## DIRECTIVE
Starting at the line that contains "const zucchini = new THREE.Group();", reproduce each line exactly up to and including the line that contains "and blossom scar.". Reproduce nothing else.
===== SUPPLIED DATA
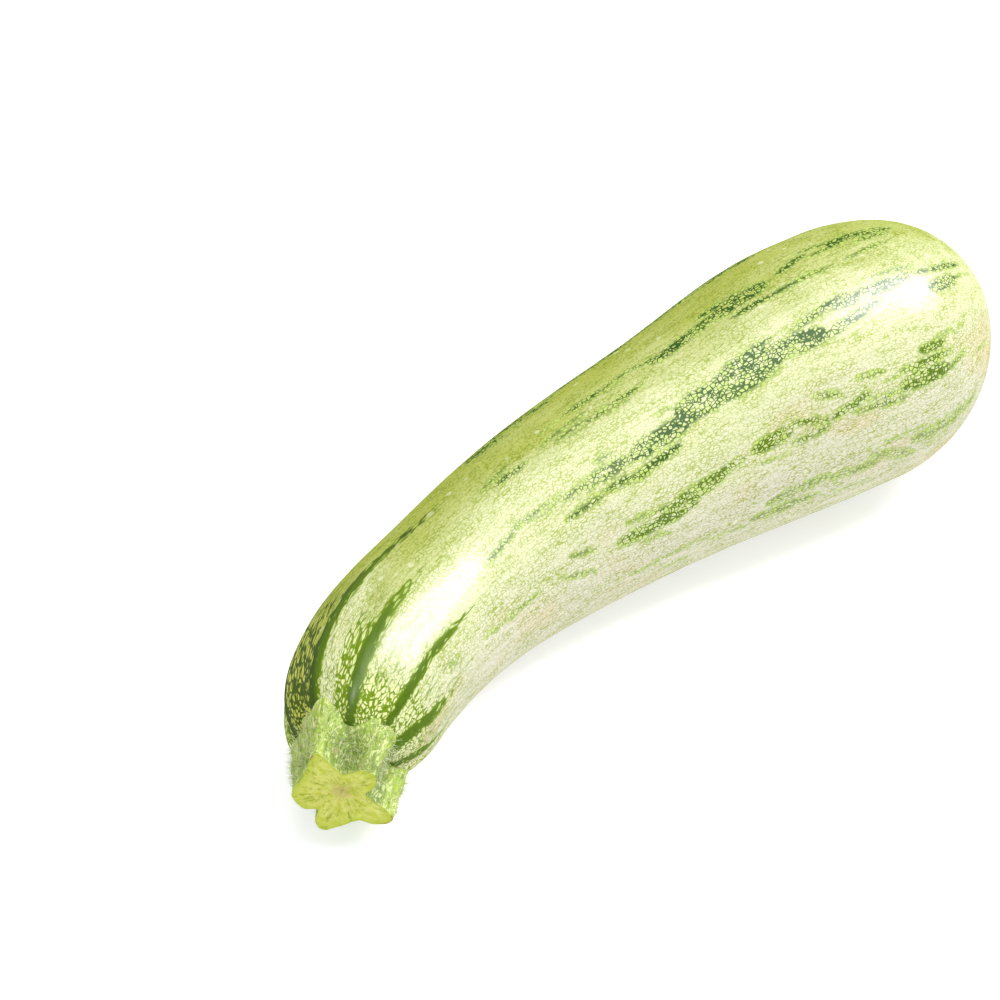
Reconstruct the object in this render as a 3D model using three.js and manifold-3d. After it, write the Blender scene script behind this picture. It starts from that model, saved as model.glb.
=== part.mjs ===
// A mottled light-green zucchini lying on its side: the bent fruit with its blossom end,
// and the cut stump of its five-ridged stem.
// Millimetres, +Z up. +X runs from the stem to the blossom end and the fruit bows towards +Y.
// The origin is under the middle of the whole part, on the surface that it rests on.

import * as THREE from 'three';
import { mergeVertices } from 'three/addons/utils/BufferGeometryUtils.js';
import Module from 'manifold-3d';

// --- Driving dimensions -----------------------------------------------------------------

// Stations are distances along the fruit's bent axis, from its stem end.
const FRUIT_LENGTH = 199.4;

// The axis lies flat. Its heading swings quickly in the neck and settles in the belly.
const BLOSSOM_HEADING = -14.3; // degrees from +X
const NECK_SWING = 51.6; // degrees that the neck turns away from that heading
const NECK_SHARPNESS = 3.54; // how closely the swing is held to the neck

// Body radius at stations from the neck to the belly, before the ends close in.
const BODY_RADII = [
  [0, 16.35],
  [26.2, 18.6],
  [52.5, 19.45],
  [84, 22.5],
  [115.4, 25.4],
  [146.9, 29.3],
  [173.2, 30.15],
  [199.4, 33.05],
];
const SHOULDER_LENGTH = 18.3;
const SHOULDER_START = 0.3; // part of the body's radius left where the stem sits
const SHOULDER_ROUNDNESS = 2.47;
const BLOSSOM_LENGTH = 34.4;
const BLOSSOM_ROUNDNESS = 1.83;

// The skin gives a little under the fruit's own weight, which flattens a strip to rest on.
const REST_DENT = 0.35;

// The blossom scar is a shallow dimple with a low rim where the flower dropped off.
const SCAR_RADIUS = 6;
const SCAR_DEPTH = 1.2;

// Outline of the stem, by the angle around its axis as seen from the cut end:
// [degrees, radius at the cut, radius where the stem spreads onto the fruit].
const STEM_SECTION = [
  [0, 5.4, 10.4],
  [18, 7.6, 11.4],
  [38, 9.6, 12.4],
  [56, 8.7, 12.0],
  [84, 5.8, 10.8],
  [103, 8.2, 12.4],
  [114, 12.4, 13.7],
  [137, 10.1, 12.6],
  [166, 9.7, 12.0],
  [192, 11.3, 13.2],
  [214, 10.0, 12.0],
  [226, 7.9, 11.0],
  [238, 11.6, 12.4],
  [250, 12.4, 12.9],
  [268, 10.2, 11.8],
  [293, 9.0, 11.0],
  [309, 11.7, 13.3],
  [325, 13.4, 14.6],
  [336, 10.8, 13.4],
  [344, 7.2, 11.8],
];
const STEM_STUMP = 10.8; // from the fruit's end to the cut
const STEM_FLARE_START = -9; // station where the stem starts to spread
const STEM_FLARE_END = 4.5;
const STEM_ROOT = 9; // station inside the fruit where the stem's solid ends
const STEM_AXIS_HEIGHT = 16.9;
const JOINT_GAP = 0.3; // between the fruit and the stem

// How finely the solids and the axis are divided.
const FRUIT_FACETS = { around: 48, along: 60 };
const STEM_FACETS = { around: 90, along: 14 };
const AXIS_STEPS = 400;

const FULL_TURN = 360;
const ON_AXIS = 1e-6; // a vertex nearer to the axis than this is a pole
const WELD = 1e-4; // vertices nearer to each other than this are one

// --- The bent axis ----------------------------------------------------------------------

const radians = THREE.MathUtils.degToRad;

function headingAt(station) {
  const left = 1 - THREE.MathUtils.clamp(station / FRUIT_LENGTH, 0, 1);
  return radians(BLOSSOM_HEADING + NECK_SWING * left ** NECK_SHARPNESS);
}

const AXIS_STEP = FRUIT_LENGTH / AXIS_STEPS;

function walkAxis() {
  const points = [new THREE.Vector2(0, 0)];
  for (let station = AXIS_STEP / 2; station < FRUIT_LENGTH; station += AXIS_STEP) {
    const heading = headingAt(station);
    const stride = new THREE.Vector2(Math.cos(heading), Math.sin(heading)).multiplyScalar(AXIS_STEP);
    points.push(stride.add(points.at(-1)));
  }
  return points;
}

const AXIS_POINTS = walkAxis();

// The point of the axis at a station, in plan. Before the fruit's end it runs on straight.
function axisAt(station) {
  const reached = THREE.MathUtils.clamp(station, 0, FRUIT_LENGTH);
  const index = Math.min(Math.floor(reached / AXIS_STEP), AXIS_POINTS.length - 2);
  const part = reached / AXIS_STEP - index;
  const point = AXIS_POINTS[index].clone().lerp(AXIS_POINTS[index + 1], part);
  const heading = headingAt(station);
  const beyond = station - reached;
  point.x += beyond * Math.cos(heading);
  point.y += beyond * Math.sin(heading);
  return point;
}

// A point at a radius and an angle around the axis. Seen from the stem end, the angle
// starts at the right and turns anticlockwise.
function aroundAxis(station, height, radius, angle) {
  const centre = axisAt(station);
  const heading = headingAt(station);
  const right = radius * Math.cos(angle);
  return new THREE.Vector3(
    centre.x + right * Math.sin(heading),
    centre.y - right * Math.cos(heading),
    height + radius * Math.sin(angle),
  );
}

// A smooth curve from one value to another, with the slope it leaves and the slope it
// arrives with. The part is how far along the span it has come, from 0 to 1.
function smoothCurve(part, span, from, to, slopeFrom, slopeTo) {
  const rise = part * part * (3 - 2 * part);
  const leave = part * (1 - part) ** 2 * span * slopeFrom;
  const arrive = part * part * (part - 1) * span * slopeTo;
  return from + (to - from) * rise + leave + arrive;
}

// --- Fruit ------------------------------------------------------------------------------

// The body radius at a station: a smooth curve through BODY_RADII.
function bodyRadius(station) {
  const last = BODY_RADII.length - 1;
  const slopeAt = (i) => {
    const [before, radiusBefore] = BODY_RADII[Math.max(i - 1, 0)];
    const [after, radiusAfter] = BODY_RADII[Math.min(i + 1, last)];
    return (radiusAfter - radiusBefore) / (after - before);
  };
  const reached = THREE.MathUtils.clamp(station, 0, FRUIT_LENGTH);
  const found = BODY_RADII.findIndex(([knot]) => knot > reached);
  const i = found < 0 ? last - 1 : found - 1;
  const [from, radiusFrom] = BODY_RADII[i];
  const [to, radiusTo] = BODY_RADII[i + 1];
  const part = (reached - from) / (to - from);
  return smoothCurve(part, to - from, radiusFrom, radiusTo, slopeAt(i), slopeAt(i + 1));
}

// The part of the body radius that the rounded ends leave at a station.
function endRounding(station) {
  const intoShoulder = Math.max(1 - station / SHOULDER_LENGTH, 0);
  const narrowing = (1 - SHOULDER_START) * intoShoulder ** SHOULDER_ROUNDNESS;
  const shoulder = (1 - narrowing) ** (1 / SHOULDER_ROUNDNESS);
  const intoBlossom = Math.max((station - FRUIT_LENGTH + BLOSSOM_LENGTH) / BLOSSOM_LENGTH, 0);
  const blossom = Math.max(1 - intoBlossom ** BLOSSOM_ROUNDNESS, 0) ** (1 / BLOSSOM_ROUNDNESS);
  return shoulder * blossom;
}

// A sphere pulled out along the axis: its poles are the fruit's two ends.
function fruitGeometry() {
  const geometry = new THREE.SphereGeometry(1, FRUIT_FACETS.around, FRUIT_FACETS.along);
  const positions = geometry.attributes.position;
  const vertex = new THREE.Vector3();
  for (let i = 0; i < positions.count; i += 1) {
    vertex.fromBufferAttribute(positions, i);
    const station = (FRUIT_LENGTH * (1 - vertex.y)) / 2;
    const ringRadius = Math.hypot(vertex.x, vertex.z);
    const onPole = ringRadius < ON_AXIS;
    const angle = onPole ? 0 : Math.atan2(vertex.z, -vertex.x);
    const body = bodyRadius(station);
    const radius = onPole ? 0 : body * endRounding(station);
    const dimple = SCAR_DEPTH * Math.exp(-((radius / SCAR_RADIUS) ** 2));
    const inBlossom = station > FRUIT_LENGTH / 2 ? dimple : 0;
    const point = aroundAxis(station - inBlossom, body, radius, angle);
    point.z = Math.max(point.z, REST_DENT) - REST_DENT;
    positions.setXYZ(i, point.x, point.y, point.z);
  }
  return geometry;
}

// --- Stem -------------------------------------------------------------------------------

// The stem's radius at an angle: a smooth closed curve through STEM_SECTION.
function stemRadius(angle, spread) {
  const turn = THREE.MathUtils.euclideanModulo(THREE.MathUtils.radToDeg(angle), FULL_TURN);
  const count = STEM_SECTION.length;
  const found = STEM_SECTION.findIndex(([degrees]) => degrees > turn);
  const i = (found < 0 ? count : found) - 1;
  const radiusAt = (k) => {
    const [, cut, base] = STEM_SECTION[(k + count) % count];
    return THREE.MathUtils.lerp(cut, base, spread);
  };
  const degreesTo = (k) => STEM_SECTION[(k + count) % count][0] + FULL_TURN * Math.floor(k / count);
  const slopeAt = (k) => (radiusAt(k + 1) - radiusAt(k - 1)) / (degreesTo(k + 1) - degreesTo(k - 1));
  const span = degreesTo(i + 1) - degreesTo(i);
  const part = (turn - degreesTo(i)) / span;
  return smoothCurve(part, span, radiusAt(i), radiusAt(i + 1), slopeAt(i), slopeAt(i + 1));
}

// A cylinder with flat ends, laid along the axis and given the stem's section. Its far end
// lies inside the fruit.
function stemGeometry() {
  const length = STEM_STUMP + STEM_ROOT;
  const geometry = new THREE.CylinderGeometry(1, 1, length, STEM_FACETS.around, STEM_FACETS.along);
  const positions = geometry.attributes.position;
  const vertex = new THREE.Vector3();
  for (let i = 0; i < positions.count; i += 1) {
    vertex.fromBufferAttribute(positions, i);
    const station = length / 2 - vertex.y - STEM_STUMP;
    const share = Math.hypot(vertex.x, vertex.z);
    const angle = share < ON_AXIS ? 0 : Math.atan2(vertex.z, -vertex.x);
    const spread = THREE.MathUtils.smoothstep(station, STEM_FLARE_START, STEM_FLARE_END);
    const radius = share * stemRadius(angle, spread);
    const point = aroundAxis(station, STEM_AXIS_HEIGHT - REST_DENT, radius, angle);
    positions.setXYZ(i, point.x, point.y, point.z);
  }
  return geometry;
}

// --- Solids -----------------------------------------------------------------------------

const wasm = await Module();
wasm.setup();

// The same shape with only positions left and every shared vertex merged.
function welded(geometry) {
  const bare = geometry.clone();
  bare.deleteAttribute('normal');
  bare.deleteAttribute('uv');
  return mergeVertices(bare, WELD);
}

// The same shape with its surface moved outwards by a distance.
function grown(geometry, distance) {
  const shell = welded(geometry);
  shell.computeVertexNormals();
  const { position, normal } = shell.attributes;
  for (let i = 0; i < position.count; i += 1) {
    position.setXYZ(
      i,
      position.getX(i) + distance * normal.getX(i),
      position.getY(i) + distance * normal.getY(i),
      position.getZ(i) + distance * normal.getZ(i),
    );
  }
  return shell;
}

function solidOf(geometry) {
  const closed = welded(geometry);
  const vertProperties = Float32Array.from(closed.attributes.position.array);
  const triVerts = Uint32Array.from(closed.index.array);
  return new wasm.Manifold(new wasm.Mesh({ numProp: 3, vertProperties, triVerts }));
}

function geometryOf(solid) {
  const mesh = solid.getMesh();
  const geometry = new THREE.BufferGeometry();
  geometry.setAttribute('position', new THREE.BufferAttribute(Float32Array.from(mesh.vertProperties), 3));
  geometry.setIndex(new THREE.BufferAttribute(Uint32Array.from(mesh.triVerts), 1));
  geometry.computeVertexNormals();
  return geometry;
}

// --- The part ---------------------------------------------------------------------------

const skinMaterial = new THREE.MeshStandardMaterial({ color: 0xcdd99a, roughness: 0.35, metalness: 0 });
const stemMaterial = new THREE.MeshStandardMaterial({ color: 0x9cba5c, roughness: 0.7, metalness: 0 });

function makeFruit() {
  const fruit = new THREE.Mesh(welded(fruitGeometry()), skinMaterial);
  fruit.geometry.computeVertexNormals();
  fruit.name = 'fruit';
  return fruit;
}

// The stem sits on the fruit's shoulder, so the shoulder's shape is cut out of its root.
function makeStem() {
  const shoulder = solidOf(grown(fruitGeometry(), JOINT_GAP));
  const stem = new THREE.Mesh(geometryOf(solidOf(stemGeometry()).subtract(shoulder)), stemMaterial);
  stem.name = 'stem';
  return stem;
}

const zucchini = new THREE.Group();
zucchini.add(makeFruit(), makeStem());

const extent = new THREE.Box3().setFromObject(zucchini, true);
const middle = extent.getCenter(new THREE.Vector3());
zucchini.position.set(-middle.x, -middle.y, -extent.min.z);
zucchini.updateMatrixWorld(true);

export default zucchini;
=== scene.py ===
"""A mottled light-green zucchini on a pale floor: skin, cut stem, stem hairs and blossom scar.

Lengths are in metres. A station is a distance along the fruit's bent axis from its stem end,
and an angle turns anticlockwise round that axis from its right side, seen from the stem end.
"""

import math
import random

import bmesh
import bpy
import numpy as np
from mathutils import Matrix, Vector, noise


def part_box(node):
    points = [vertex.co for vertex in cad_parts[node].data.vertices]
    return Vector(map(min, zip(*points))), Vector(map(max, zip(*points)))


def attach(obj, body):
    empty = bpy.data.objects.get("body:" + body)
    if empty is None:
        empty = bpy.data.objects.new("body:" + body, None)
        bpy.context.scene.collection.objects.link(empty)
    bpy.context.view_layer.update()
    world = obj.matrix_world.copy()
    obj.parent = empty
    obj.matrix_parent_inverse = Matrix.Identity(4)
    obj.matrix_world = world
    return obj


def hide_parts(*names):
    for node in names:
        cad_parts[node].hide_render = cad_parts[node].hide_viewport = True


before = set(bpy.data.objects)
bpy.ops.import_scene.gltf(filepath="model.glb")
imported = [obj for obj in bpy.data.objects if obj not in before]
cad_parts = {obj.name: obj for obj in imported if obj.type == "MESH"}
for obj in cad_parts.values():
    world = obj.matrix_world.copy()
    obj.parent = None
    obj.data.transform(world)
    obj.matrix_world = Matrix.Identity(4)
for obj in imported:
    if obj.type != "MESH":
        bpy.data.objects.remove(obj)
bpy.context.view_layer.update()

MM = 0.001

# --- Shape of the fruit, as the frame has it --------------------------------------------

# These numbers repeat the CAD part's. The ones from FRUIT_LENGTH to BLOSSOM_ROUNDNESS, all but
# SHOULDER_START, were worked out by a least-squares program, and its radii were then rounded.
FRUIT_LENGTH = 199.4 * MM
BLOSSOM_HEADING = math.radians(-14.3)
NECK_SWING = math.radians(51.6)
NECK_SHARPNESS = 3.54
BODY_STATIONS = np.array([0, 26.2, 52.5, 84, 115.4, 146.9, 173.2, 199.4]) * MM
BODY_RADII = np.array([16.35, 18.6, 19.45, 22.5, 25.4, 29.3, 30.15, 33.05]) * MM
SHOULDER_LENGTH = 18.3 * MM
SHOULDER_START = 0.3
SHOULDER_ROUNDNESS = 2.47
BLOSSOM_LENGTH = 34.4 * MM
BLOSSOM_ROUNDNESS = 1.83
REST_DENT = 0.35 * MM
SCAR_RADIUS = 6 * MM
SCAR_DEPTH = 1.2 * MM

AXIS_MARKS = 801
PROFILE_MARKS = 2000
TIP_MARKS = 60
TIP_SHARES = (4e-4, 1e-9)

SKIN_SIDES = 336
SKIN_RINGS = 290


def heading_at(stations):
    """Which way the axis runs in plan: an angle from the x axis, anticlockwise seen from above."""
    left = 1 - np.clip(stations / FRUIT_LENGTH, 0, 1)
    return BLOSSOM_HEADING + NECK_SWING * left**NECK_SHARPNESS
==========
## EXERCISE RESULT
const zucchini = new THREE.Group();
zucchini.add(makeFruit(), makeStem());

const extent = new THREE.Box3().setFromObject(zucchini, true);
const middle = extent.getCenter(new THREE.Vector3());
zucchini.position.set(-middle.x, -middle.y, -extent.min.z);
zucchini.updateMatrixWorld(true);

export default zucchini;
=== scene.py ===
"""A mottled light-green zucchini on a pale floor: skin, cut stem, stem hairs and blossom scar.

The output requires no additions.